Bloomberg – Nov 28, 2011
“Citigroup Inc., the third-largest U.S. bank by assets, received a $45 billion capital injection in 2008 from the U.S. Treasury. The New York-based lender got a bigger bailout from the Federal Reserve: $99.5 billion of emergency loans, about the cost of paying, clothing, housing, arming and transporting the U.S. Army for fiscal 2011. On Jan. 20, 2009, as the bank’s shares fell to $2.80, down almost 90 percent in a year, its Fed loans included $34.1 billion from the Term Securities Lending Facility, $25.1 billion from the Commercial Paper Funding Facility, $25 billion from the Term Auction Facility, $14 billion from the Primary Dealer Credit Facility and $1 billion from single-tranche open market operations.”
The point of this historical ‘look back’ is to simply restate the case that U.S. citizens deserve nothing less than equal access to credit extensions that was provided to Morgan Stanley, Citi, and the scores of other financial enterprises whose high risk investment profiles led to financial calamity and rescue action by the Federal Reserve.
It is time now for the Fed to create one more liquidity-generating facility, a U.S. Citizens Credit Facility, to grant direct liquidity access for American families – the same direct access that fire-hosed hundreds of billions of dollars in liquidity out to Citi, Morgan Stanley, Bank of America, and dozens of other major Wall Street financial institutions.

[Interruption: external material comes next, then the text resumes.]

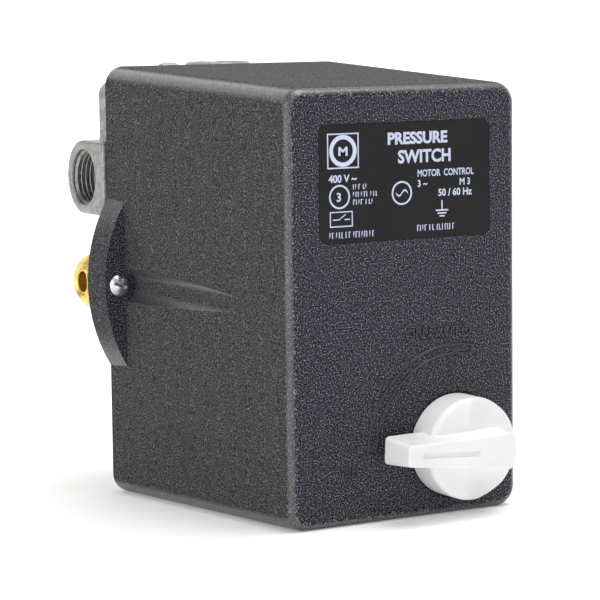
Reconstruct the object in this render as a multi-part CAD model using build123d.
from build123d import *
import math
import os

# A three-pole pressure switch that starts and stops a motor: a deep moulded hood over a die-cast
# flange with four pipe ports, a turning OFF/AUTO knob, an unloader valve and two cable glands.
# Millimetres. X runs to the right, Y from the hood's front face to the back, Z up. The sub-parts are
# drawn about the middle of the hood's front face, and place() moves them so that the row's origin is
# the middle of the tank port's mouth, under the flange.

# ---------------------------------------------------------------- driving dimensions
# Hood
HOOD_DEPTH = 126.0
HOOD_REAR_WIDTH = 103.9
HOOD_REAR_HEIGHT = 161.2
HOOD_DRAFT = 2.55  # degrees, on all four sides
HOOD_CORNER = 7.5
HOOD_FRONT_EDGE = 3.9
HOOD_WALL = 3.0
LUG_RADIUS_FRONT = 59.8
LUG_RADIUS_REAR = 60.8
LUG_FRONT = 113.0
SCREW_X = 54.2
CHANNEL_RADIUS = 6.9
CHANNEL_WALL = 2.6
HOOD_SCREW_HEAD = 3.9
HOOD_SCREW_SHANK = 2.1

# Label recess in the hood's front
LABEL_WIDTH = 69.0
LABEL_HEIGHT = 40.5
LABEL_X = 0.5
LABEL_Z = 42.5
LABEL_DEPTH = 0.4
LABEL_CORNER = 3.0
LABEL_GAP = 0.2

# Knob, its shaft and the cam on it
KNOB_X = 20.0
KNOB_Z = -50.6
KNOB_RADIUS = 18.0
KNOB_FRONT = -12.0
KNOB_BACK = 0.6
KNOB_EDGE = 2.0
WELL_RADIUS = 19.0
WELL_DEPTH = 1.2
BAR_FRONT = -20.0
BAR_TIP = -31.6
BAR_END = 11.0
BAR_END_BULGE = 1.6
BAR_TIP_HALF = 3.6
BAR_END_HALF = 6.3
BAR_ROOT_GROWTH = 1.2
BAR_TILT = 2.8  # degrees that the tip stands above level when the knob is off
BAR_ROOT = -4.4
INDICATOR_LENGTH = 23.4
INDICATOR_WIDTH = 2.2
INDICATOR_X = -14.3
INDICATOR_DEPTH = 0.8
SCOOP_RADIUS = 14.0
SCOOP_DEPTH = 3.0
SCOOP_X = 6.0
SCOOP_Z = 12.0
SHAFT_RADIUS = 5.95
SHAFT_JOURNAL = 4.0
SHAFT_FRONT = -8.8
SHAFT_SHOULDER = 84.0
SHAFT_END = 118.5
CAM_FRONT = 76.0
CAM_BACK = 84.0
CAM_HIGH = 16.0
CAM_DROP = 3.0
CAM_REST_SPAN = 15.0  # degrees held low after the fall
RING_FRONT = 3 * HOOD_WALL + 0.3
RING_THICKNESS = 1.1
RUNNING = 0.05  # radial clearance of a running fit

# Arc marking between the knob's two positions
ARC_RADII = (35.4, 32.2)
ARC_START = 78.0
ARC_END = 178.0
RIDGE_WIDTH = 0.5
RIDGE_HEIGHT = 0.35

# Pressure flange
GASKET = 0.5
FLANGE_FRONT = HOOD_DEPTH + GASKET
FLANGE_BACK = 133.5
FLANGE_HALF_WIDTH = 50.0
FLANGE_HALF_HEIGHT = 80.0
FLANGE_CORNER = 7.0
EAR_RADIUS = 57.2
EAR_HALF = 26.0
EAR_INSIDE = 45.0
EAR_FRONT = 118.0
EAR_GAP = 0.6
FLANGE_RIM_BACK = 130.3
FLANGE_MIDDLE_HALF = 46.0
RIB_INSIDE = 44.0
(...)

The Leviticus 25 Plan is a dynamic economic initiative providing direct liquidity benefits for American families, while at the same time scaling back the role of government in managing and controlling the affairs of citizens. It is a comprehensive plan with long-term economic and social benefits for citizens and government.
The inspiration for this plan is based upon Biblical principles set forth in the Book of Leviticus, principles tendering direct economic liberties to the people.